The result is the Australian Spirit NSW Touring Exhibition which has been running for four years, visiting regional areas and imparting the stories of service personnel. On Monday it came to Goulburn for one day only.
Ms Craig, an accomplished artist in her own right and the co-founder of Art Studios Cooperative, has brought together artists and poets for the project which has been running for four years.
The display tells the stories of 75 Central Coast veterans from World War Two, Vietnam, Korea, East Timor, Afghanistan, Iraq and other campaigns. The Goulburn exhibition featured 23 artworks.
“Our objective was to raise public awareness and support for the service and sacrifice of our veterans and their families,” Ms Craig said..
“These are living stories that need to be told and I hope that we have given creative justice to the services and recognition to the sacrifices made by both our veterans and their families for our country.”
She reached out to veterans’ organisations like RSL Sub Branches and Legacy to find the subjects. Each artist and poet then sat down with a veteran and heard their story. For her and others, it proved a cathartic experience.
“I definitely have more awareness of their sacrifice and the effect on their families, which is often forgotten, and the need for support for contemporary veterans,” Ms Craig said.
Artist Karen Bloomfield worked with four subjects over four years, including Vietnam veteran Mal Hundt, who served in the 12th Field regiment RAR. Her charcoal and ink work is titled ‘10,000 Eyes, Six Bullets.’
“He landed at Support Base Coral and thought they were quite safe but five days in there was a massive campaign. Fifty metres away there was long elephant grass and they were being watched,” she said.
He took six bullets, was operated on but two were left in his body. He was later awarded a Purple Heart.
Ms Bloomfield said every veteran was different.
“I’ve learnt so much,” she said.
“It’s really opened my eyes on why people become soldiers in the first place and I realised they didn’t always go in with their eyes open.”
By listening and being non-judgmental, she was able to get them to open up. In turn, families would tell her they’d never heard these stories before.
The story of a World War Two veteran seemed all too happy to her until he started speaking about the bombing of Hiroshima. He was only 17 at the time. The ex-soldier told her of people draped in rags emerging from the devastation.
“At that point his expression changed and that is what I captured,” she said.
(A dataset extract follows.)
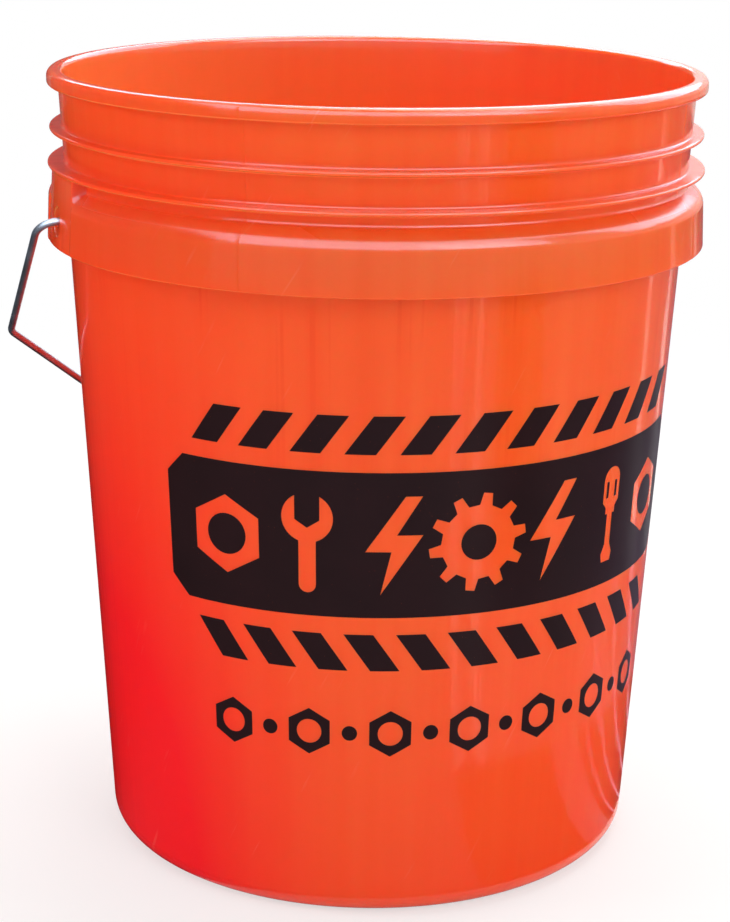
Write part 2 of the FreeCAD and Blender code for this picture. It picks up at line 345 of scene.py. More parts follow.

Ms Craig told The Post the exhibition had been well received and hoped the concept would catch on in other regional areas, like Goulburn.
It concludes at the Central Coast Entertainment Grounds on November 10 with an event uniting numerous veterans’ organisations.
A book has also been produced from the exercise.
Goulburn RSL Sub Branch secretary Mal Ritchie praised its “excellent quality” and the hard work that had gone into not only getting veterans to open up but coordinating the display.